Canonical mermaid source for the Scrape Enrich Update pipeline. Inlined into Dashboard §Pipeline at a glance. Edit here, not there.

Source files cross-referenced:

  • src/queues/workers.ts (legacy in-process workers)
  • src/workers/enrichDispatcher.ts (rolling refresh dispatcher)
  • src/workers/enrichWorker.ts (Phase 3 isolated process)
  • src/workers/updateWorker.ts (Phase 3 isolated process)
  • src/enrichment/pipeline.ts (enrichV7)
  • src/compliance/reklamsparre.ts
  • src/workers/art14Worker.ts

The diagram reflects the four-source fan-in into Enrich_Job, both compliance gates (reklamspärr, opt-out), and the Article 14 schedule fired from Update_Job.

Diagram

flowchart LR
     Queues
    SQ[(Scrape_Job)]
    EQ[(Enrich_Job)]
    UQ[(Update_Job)]
    A14[(Art14_Job)]
    DLQ[(Dead_Letter)]

     Sinks
    PG[(Postgres<br/>companies + RoPA_Log)]
    REDIS[(Redis<br/>enrich:org_nr<br/>6mo TTL)]

     Scrape gates
    SQ --> REK
    REK -- blocked --> DLQ
    REK -- clear --> OPT
    OPT -- match --> DLQ
    OPT -- clear --> EQ

     Update side-effects
    UQ --> PG
    UQ --> REDIS
    UQ --> A14

    %% Failure path
    EQ -. retry x3 .-> DLQ
    UQ -. retry x3 .-> DLQ

Notes on accuracy

  • src/queues/workers.ts already calls isScbAdvertisingBlocked() inside the Scrape_Job worker (lines 62-66). The wiki note Pipeline still marks the gate as a P0 gap; the diagram shows the intended gate position.

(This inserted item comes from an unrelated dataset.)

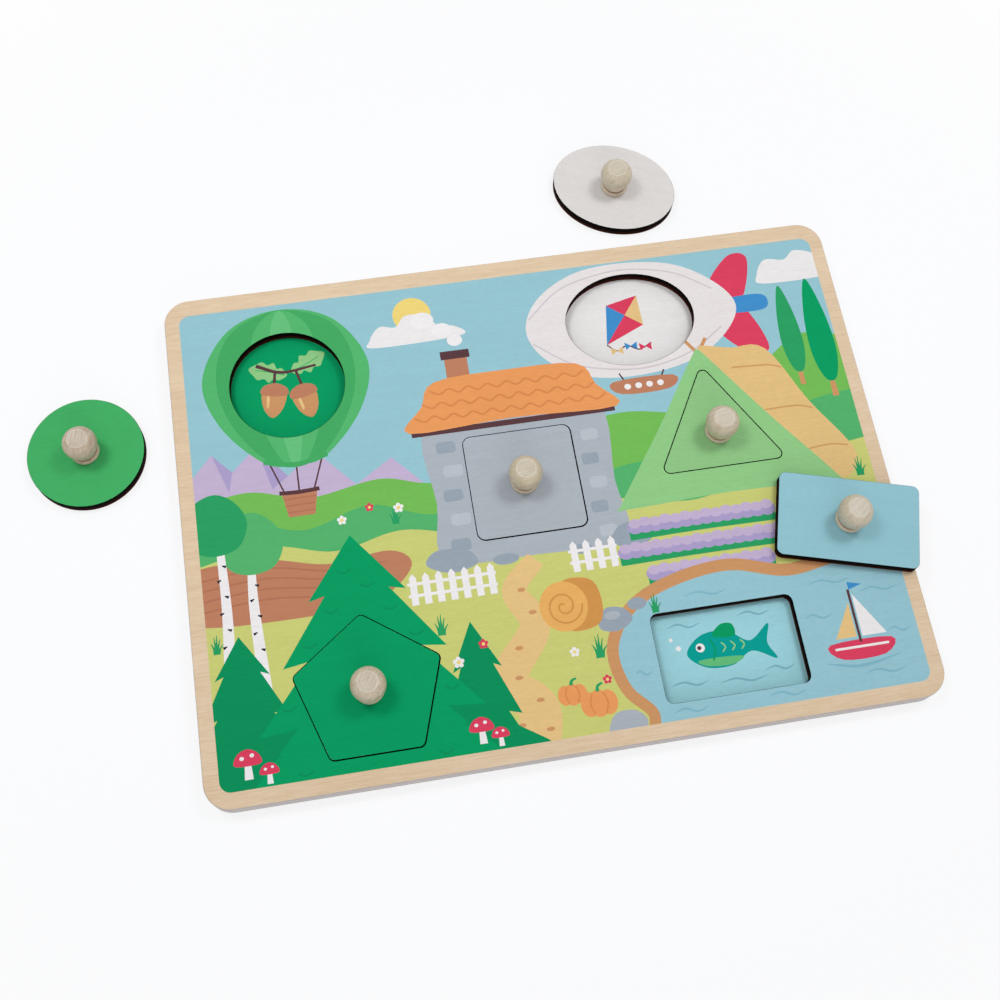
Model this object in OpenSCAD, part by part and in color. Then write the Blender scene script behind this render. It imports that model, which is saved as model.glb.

See Known Issues for the open dispute.
  • src/workers/enrichWorker.ts uses enrichV7 (src/enrichment/index.ts) and routes to Update_Job; it deliberately drops enrichment_status === 'error' results to avoid overwriting good data with empty scores.
  • src/workers/updateWorker.ts schedules Art14_Job per contact when email_confidence !== 'low' and the enrichment status is not error or blocked.
  • Dead_Letter is src/queues/workers.ts:197; both the in-process and isolated workers terminate failed jobs into it after retryOptions.attempts.